Charisma Santora was by no means angelic. She obviously had a very good heart, but she could also be nasty. She was perfect. Charisma was different from her peers; she had clearly known suffering, and because of that her maturity surpassed that of most high schoolers. She was no tomboy, but she wasn’t in the least prissy either. She was full of love, compassion, and most importantly, strength; and on the day that her Science teacher sat her down and told her that vampires were real and were responsible for the horrible deaths that occurred in their small town, Charisma Santora agreed to change the course of her life entirely, and to dedicate herself to stopping the enigmatic monsters that plagued the inhabitants of Brooksdale, California.

Current Mood: okayokay
Current Music: Lightness - Death Cab For Cutie


[User Picture]
Date:December 12th, 2007 02:45 am (UTC)


Sounds good! I would love to read more!!! Well written and attention capturing, its great!!! =D When will you post chapter 1? *is waiting eagerly to read more*
Date:December 12th, 2007 03:08 am (UTC)

Re: Hey

Soon! I actually have it written, but I need to do a little bit of editing. And come up with a chapter title.
I'm so glad you like!
[User Picture]
Date:December 12th, 2007 03:44 am (UTC)

Re: Hey

O.o Chapter Titles? Hahaha, I never bother with those, I am so lazy lol. Yes, you said that you've got *reads again* 100 pages written! Thats amazing!!! Im terrible, I get up to around 50 pages and decide its silly and start anew lol.
Of course I like, hehe, it sounds good!
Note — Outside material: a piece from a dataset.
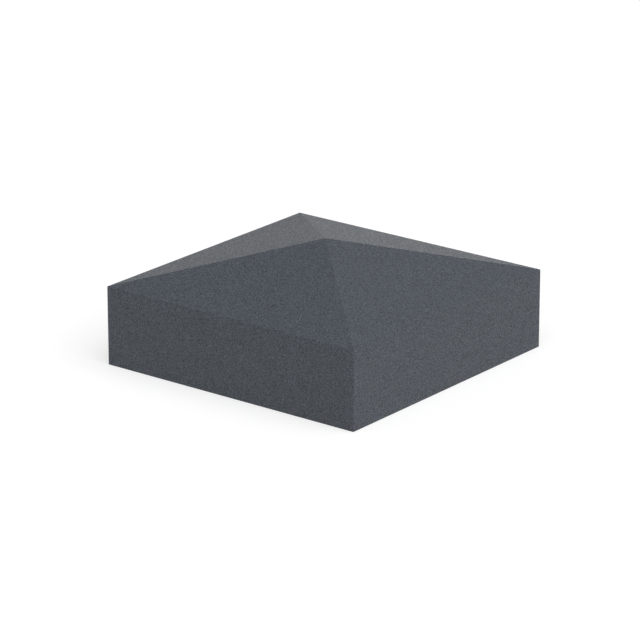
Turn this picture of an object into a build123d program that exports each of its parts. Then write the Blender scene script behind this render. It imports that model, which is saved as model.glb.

And well written!!!! =D

Take Care,

[User Picture]
Date:September 2nd, 2009 07:31 pm (UTC)
I haven't read the rest of the comments, this is my first impression of the piece.

I think that you wrote it well. I think that it gets across that something big is going to happen, again, and that this might be one of those things that happen a lot.

I think that the pacing is...too fast. I see that there is some sort of conflict that is very interesting and this is the subject that the character is thinking about. I see that she needs someone to carry on whatever this is. it encompasses too much time.

I think that maybe you should make it more relateable. Right now we see a very far away look at the situation. I think that maybe if you put it into a "here we are moment" - that it'd be better. Where the main character confronts Charisma at lunch, the last line before chapter 1 could be "Your it" and you leave off with Charisma a bit confused, and then chapter one takes us back as to how the main character decided upon Charisma.

I like it. I think you did a good job. but take us into it, this view doesn't make me care about what the characters are feeling. I want to skip this and get on to the rest of it. If this were a book I was contemplating in the book store, I'd probably put it down.

Keep working on it. I hope you continue this piece.